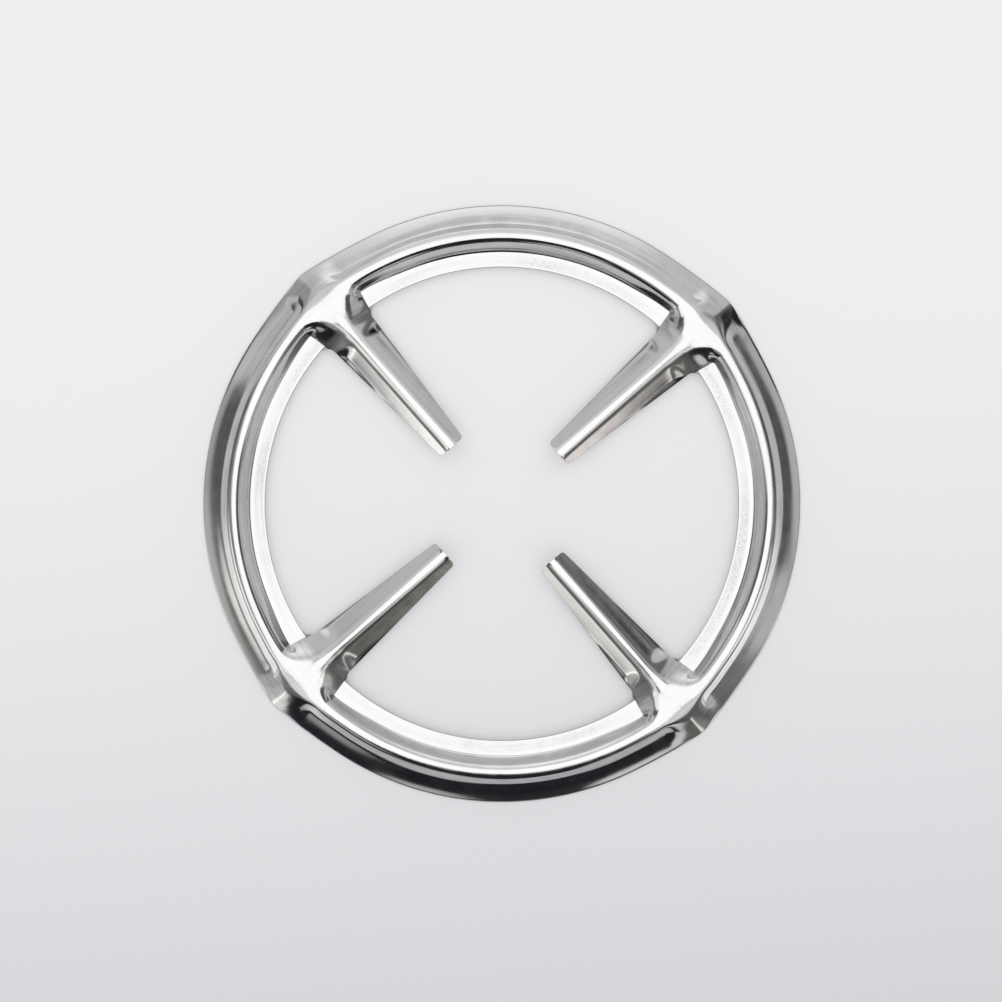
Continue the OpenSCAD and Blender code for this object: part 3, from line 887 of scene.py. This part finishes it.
def studio_room():
    """An even pale light, and for the steel's reflections a room with cards round the stand."""
    world = bpy.data.worlds.new("studio")
    bpy.context.scene.world = world
    world.use_nodes = True
    s = Shader(world.node_tree)
    turned = s.node("ShaderNodeVectorRotate", rotation_type="Z_AXIS")
    s.feed(turned.inputs["Vector"], s.node("ShaderNodeTexCoord").outputs["Generated"])
    s.feed(turned.inputs["Angle"], math.radians(-CAMERA_TURN))
    right, top, up = s.split(turned.outputs[0])
    behind = s.maths("ARCTAN2", s.product(right, -1.0), s.product(top, -1.0))
    azimuth = s.maths("DEGREES", s.total(behind, math.pi))
    elevation = s.maths("DEGREES", s.maths("ARCSINE", up))
    place = s.combine(azimuth, elevation)
    sky = room_sky(s, s.maths("COSINE", behind), elevation)
    for settings in CARDS:
        sky = hang_card(s, sky, place, *settings)

    room = s.node("ShaderNodeBackground")
    s.feed(room.inputs["Color"], sky)
    s.feed(room.inputs["Strength"], 1.0)
    even = s.node("ShaderNodeBackground")
    s.feed(even.inputs["Color"], EVEN_LIGHT)
    s.feed(even.inputs["Strength"], 1.0)
    chosen = s.node("ShaderNodeMixShader")
    s.feed(chosen.inputs[0], s.node("ShaderNodeLightPath").outputs["Is Glossy Ray"])
    s.feed(chosen.inputs[1], even.outputs[0])
    s.feed(chosen.inputs[2], room.outputs[0])
    s.feed(s.node("ShaderNodeOutputWorld").inputs["Surface"], chosen.outputs[0])


def panel_glow():
    """Even light that fades out at the panel's four edges."""
    material, s = new_material("lamp_panel")
    right, top, _ = s.split(s.node("ShaderNodeTexCoord").outputs["Object"])
    sides = ((right, PANEL_LEFT, -PANEL_SOFT), (right, PANEL_RIGHT, PANEL_CRISP),
             (top, PANEL_BOTTOM, -PANEL_CRISP), (top, PANEL_TOP, PANEL_SOFT))
    cover = s.product(*[s.ramp_mm(value, edge, (fade, -fade)) for value, edge, fade in sides])
    glow = s.node("ShaderNodeEmission")
    s.feed(glow.inputs["Strength"], PANEL_LIGHT)
    seen = s.node("ShaderNodeMixShader")
    s.feed(seen.inputs[0], cover)
    s.feed(seen.inputs[1], s.node("ShaderNodeBsdfTransparent").outputs[0])
    s.feed(seen.inputs[2], glow.outputs[0])
    s.feed(s.node("ShaderNodeOutputMaterial").inputs["Surface"], seen.outputs[0])
    return material


def lamp_panel():
    """The soft lamp close above the stand, which only the steel's reflections see."""
    bpy.ops.object.select_all(action="DESELECT")
    bpy.ops.mesh.primitive_plane_add(size=PANEL_SIZE * MM, location=(0.0, 0.0, PANEL_HEIGHT * MM),
                                     rotation=(0.0, 0.0, math.radians(CAMERA_TURN)))
    panel = bpy.context.object
    panel.name = "lamp_panel"
    panel.data.materials.append(panel_glow())
    panel.visible_camera = False
    panel.visible_diffuse = False
    panel.visible_shadow = False


def camera_above():
    camera = bpy.data.cameras.new("camera")
    camera.sensor_width = CAMERA_SENSOR
    camera.lens = camera.sensor_width * CAMERA_HEIGHT / (IMAGE_PIXELS * MM_PER_PIXEL)
    seat = bpy.data.objects.new("camera", camera)
    bpy.context.scene.collection.objects.link(seat)
    middle = IMAGE_PIXELS / 2.0
    right = (middle - STAND_CENTRE_PIXEL[0]) * MM_PER_PIXEL * MM
    up = (STAND_CENTRE_PIXEL[1] - middle) * MM_PER_PIXEL * MM
    turn = math.radians(CAMERA_TURN)
    seat.location = (right * math.cos(turn) - up * math.sin(turn),
                     right * math.sin(turn) + up * math.cos(turn), CAMERA_HEIGHT * MM)
    seat.rotation_euler = (0.0, 0.0, turn)
    bpy.context.scene.camera = seat


def main():
    bpy.context.scene.view_settings.view_transform = "Standard"
    paper_floor()
    studio_room()
    lamp_panel()
    camera_above()
    stand = make_stand()
    stand.data.materials.clear()
    stand.data.materials.append(polished_steel())
    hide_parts("pot_stand")
    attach(stand, "root")


main()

━━━━━━

▸ **The request**
Each line of the listing above should be output exactly.

▸ **Answer for this exercise**
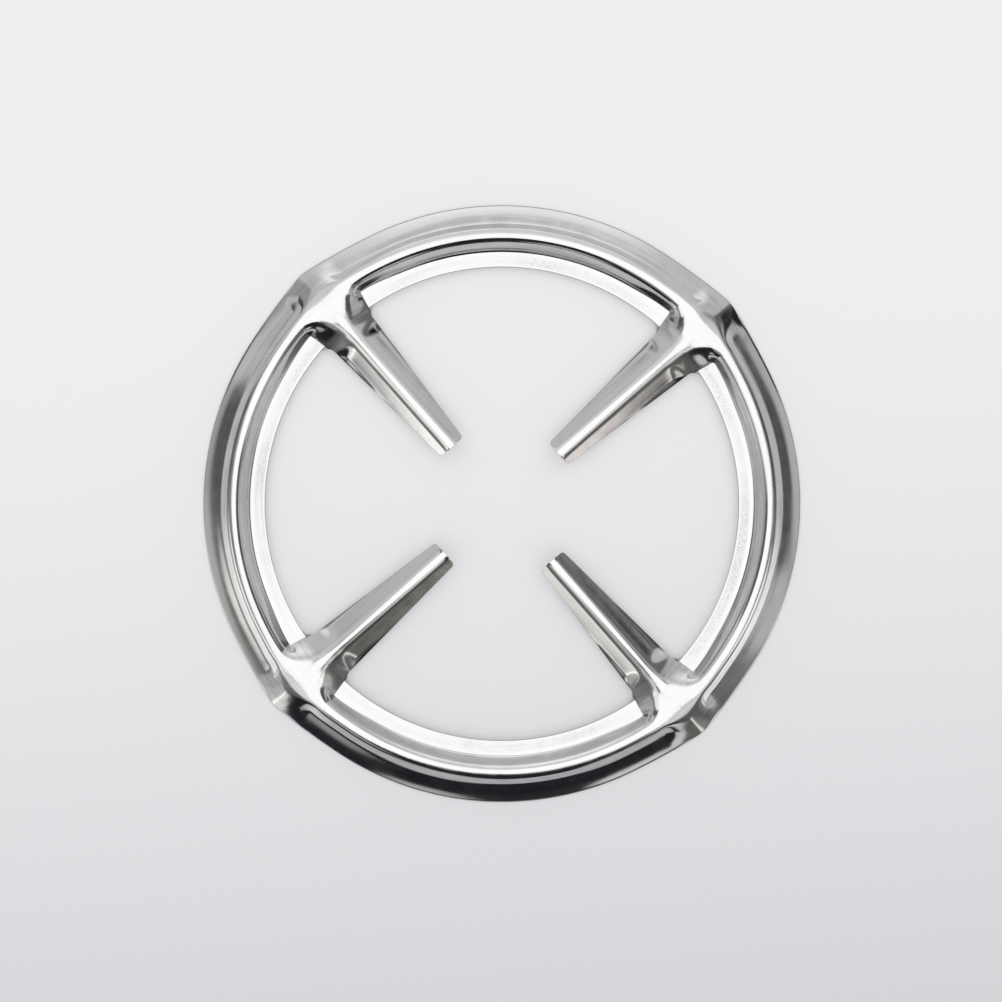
Continue the OpenSCAD and Blender code for this object: part 3, from line 887 of scene.py. This part finishes it.
def studio_room():
    """An even pale light, and for the steel's reflections a room with cards round the stand."""
    world = bpy.data.worlds.new("studio")
    bpy.context.scene.world = world
    world.use_nodes = True
    s = Shader(world.node_tree)
    turned = s.node("ShaderNodeVectorRotate", rotation_type="Z_AXIS")
    s.feed(turned.inputs["Vector"], s.node("ShaderNodeTexCoord").outputs["Generated"])
    s.feed(turned.inputs["Angle"], math.radians(-CAMERA_TURN))
    right, top, up = s.split(turned.outputs[0])
    behind = s.maths("ARCTAN2", s.product(right, -1.0), s.product(top, -1.0))
    azimuth = s.maths("DEGREES", s.total(behind, math.pi))
    elevation = s.maths("DEGREES", s.maths("ARCSINE", up))
    place = s.combine(azimuth, elevation)
    sky = room_sky(s, s.maths("COSINE", behind), elevation)
    for settings in CARDS:
        sky = hang_card(s, sky, place, *settings)

    room = s.node("ShaderNodeBackground")
    s.feed(room.inputs["Color"], sky)
    s.feed(room.inputs["Strength"], 1.0)
    even = s.node("ShaderNodeBackground")
    s.feed(even.inputs["Color"], EVEN_LIGHT)
    s.feed(even.inputs["Strength"], 1.0)
    chosen = s.node("ShaderNodeMixShader")
    s.feed(chosen.inputs[0], s.node("ShaderNodeLightPath").outputs["Is Glossy Ray"])
    s.feed(chosen.inputs[1], even.outputs[0])
    s.feed(chosen.inputs[2], room.outputs[0])
    s.feed(s.node("ShaderNodeOutputWorld").inputs["Surface"], chosen.outputs[0])


def panel_glow():
    """Even light that fades out at the panel's four edges."""
    material, s = new_material("lamp_panel")
    right, top, _ = s.split(s.node("ShaderNodeTexCoord").outputs["Object"])
    sides = ((right, PANEL_LEFT, -PANEL_SOFT), (right, PANEL_RIGHT, PANEL_CRISP),
             (top, PANEL_BOTTOM, -PANEL_CRISP), (top, PANEL_TOP, PANEL_SOFT))
    cover = s.product(*[s.ramp_mm(value, edge, (fade, -fade)) for value, edge, fade in sides])
    glow = s.node("ShaderNodeEmission")
    s.feed(glow.inputs["Strength"], PANEL_LIGHT)
    seen = s.node("ShaderNodeMixShader")
    s.feed(seen.inputs[0], cover)
    s.feed(seen.inputs[1], s.node("ShaderNodeBsdfTransparent").outputs[0])
    s.feed(seen.inputs[2], glow.outputs[0])
    s.feed(s.node("ShaderNodeOutputMaterial").inputs["Surface"], seen.outputs[0])
    return material


def lamp_panel():
    """The soft lamp close above the stand, which only the steel's reflections see."""
    bpy.ops.object.select_all(action="DESELECT")
    bpy.ops.mesh.primitive_plane_add(size=PANEL_SIZE * MM, location=(0.0, 0.0, PANEL_HEIGHT * MM),
                                     rotation=(0.0, 0.0, math.radians(CAMERA_TURN)))
    panel = bpy.context.object
    panel.name = "lamp_panel"
    panel.data.materials.append(panel_glow())
    panel.visible_camera = False
    panel.visible_diffuse = False
    panel.visible_shadow = False


def camera_above():
    camera = bpy.data.cameras.new("camera")
    camera.sensor_width = CAMERA_SENSOR
    camera.lens = camera.sensor_width * CAMERA_HEIGHT / (IMAGE_PIXELS * MM_PER_PIXEL)
    seat = bpy.data.objects.new("camera", camera)
    bpy.context.scene.collection.objects.link(seat)
    middle = IMAGE_PIXELS / 2.0
    right = (middle - STAND_CENTRE_PIXEL[0]) * MM_PER_PIXEL * MM
    up = (STAND_CENTRE_PIXEL[1] - middle) * MM_PER_PIXEL * MM
    turn = math.radians(CAMERA_TURN)
    seat.location = (right * math.cos(turn) - up * math.sin(turn),
                     right * math.sin(turn) + up * math.cos(turn), CAMERA_HEIGHT * MM)
    seat.rotation_euler = (0.0, 0.0, turn)
    bpy.context.scene.camera = seat


def main():
    bpy.context.scene.view_settings.view_transform = "Standard"
    paper_floor()
    studio_room()
    lamp_panel()
    camera_above()
    stand = make_stand()
    stand.data.materials.clear()
    stand.data.materials.append(polished_steel())
    hide_parts("pot_stand")
    attach(stand, "root")


main()